Crevasse formation plays a critical role in glacier dynamics. These fractures not only compromise the structural stability of the ice but also provide channels for meltwater to reach the glacier bed, ultimately accelerating both ice movement and melting. However, installing conventional seismic sensors in heavily fractured glacier zones is often unsafe and technically impractical.
Tom Hudson of ETH Zürich explained that seismic signals from icequakes differ from those generated by tectonic earthquakes or explosions. Unlike earthquakes driven by shear forces or blasts produced by a sudden release of energy, icequakes represent a straightforward cracking event – a fracture opens in one direction, producing a characteristic seismic signature.

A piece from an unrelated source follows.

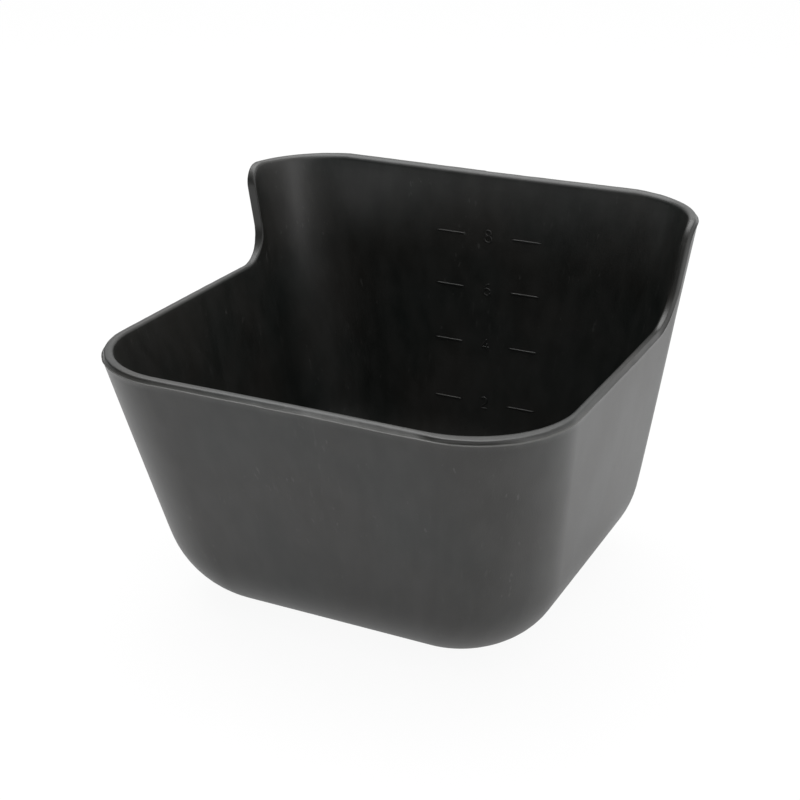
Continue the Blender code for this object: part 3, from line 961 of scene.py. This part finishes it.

Hudson, along with ETH Zürich colleague Andreas Fichtner and their team, used fiber optics as a dense seismic network across the Gornergletscher (Gorner Glacier), Switzerland’s second-largest glacier. “This work is essentially a real-world demonstration of detecting crack-type seismicity directly adjacent to the source,” Hudson noted, pointing out that some crevasse events occurred less than 10 meters from the cable. He also emphasized that this proximity to the fracture source is exceptionally rare in seismology.
The team benefitted from optimal installation conditions at the transition between summer and winter, when the absence of snow made crevasse fields more navigable. Moreover, the natural environment improved coupling between the fiber cable and ice. During daylight, the black-coated fiber absorbed heat and melted slightly into the ice surface. At night, freezing temperatures secured the cable in place, creating near-ideal contact for seismic measurement.
Over the monitoring period, the researchers documented 951 distinct icequakes. Many seismic traces displayed pronounced oscillations following the surface-wave arrivals. While such patterns can sometimes be linked to water resonances inside crevasses, the group’s analysis suggests the signals instead arose from seismic waves reverberating between multiple fractures in the crevassed field.
To validate their results, the team compared the fiber optic system to an array of conventional seismic nodes. The comparison revealed a significant advantage: the fiber optic setup produced nearly 20 times more data, offering a detailed view of the entire seismic wavefield. Fiber cables also detect a much broader frequency range, including low-frequency signals persisting for hours to days, enabling long-term tracking of glacier flexure and structural changes.
Hudson emphasized that the simplicity of seismic wave propagation in glacial ice, compared to rock, makes glaciers an excellent testbed for developing new methods. Insights gained here could later be applied to more complex systems, such as monitoring rock fracturing around geothermal plants or carbon storage reservoirs.
Looking ahead, the team hopes to expand their fiber-based imaging experiments on Gornergletscher. Future work will focus on constructing 3D models of the glacier’s internal fractures, quantifying crack sizes and densities, and better understanding the conditions that trigger icequakes.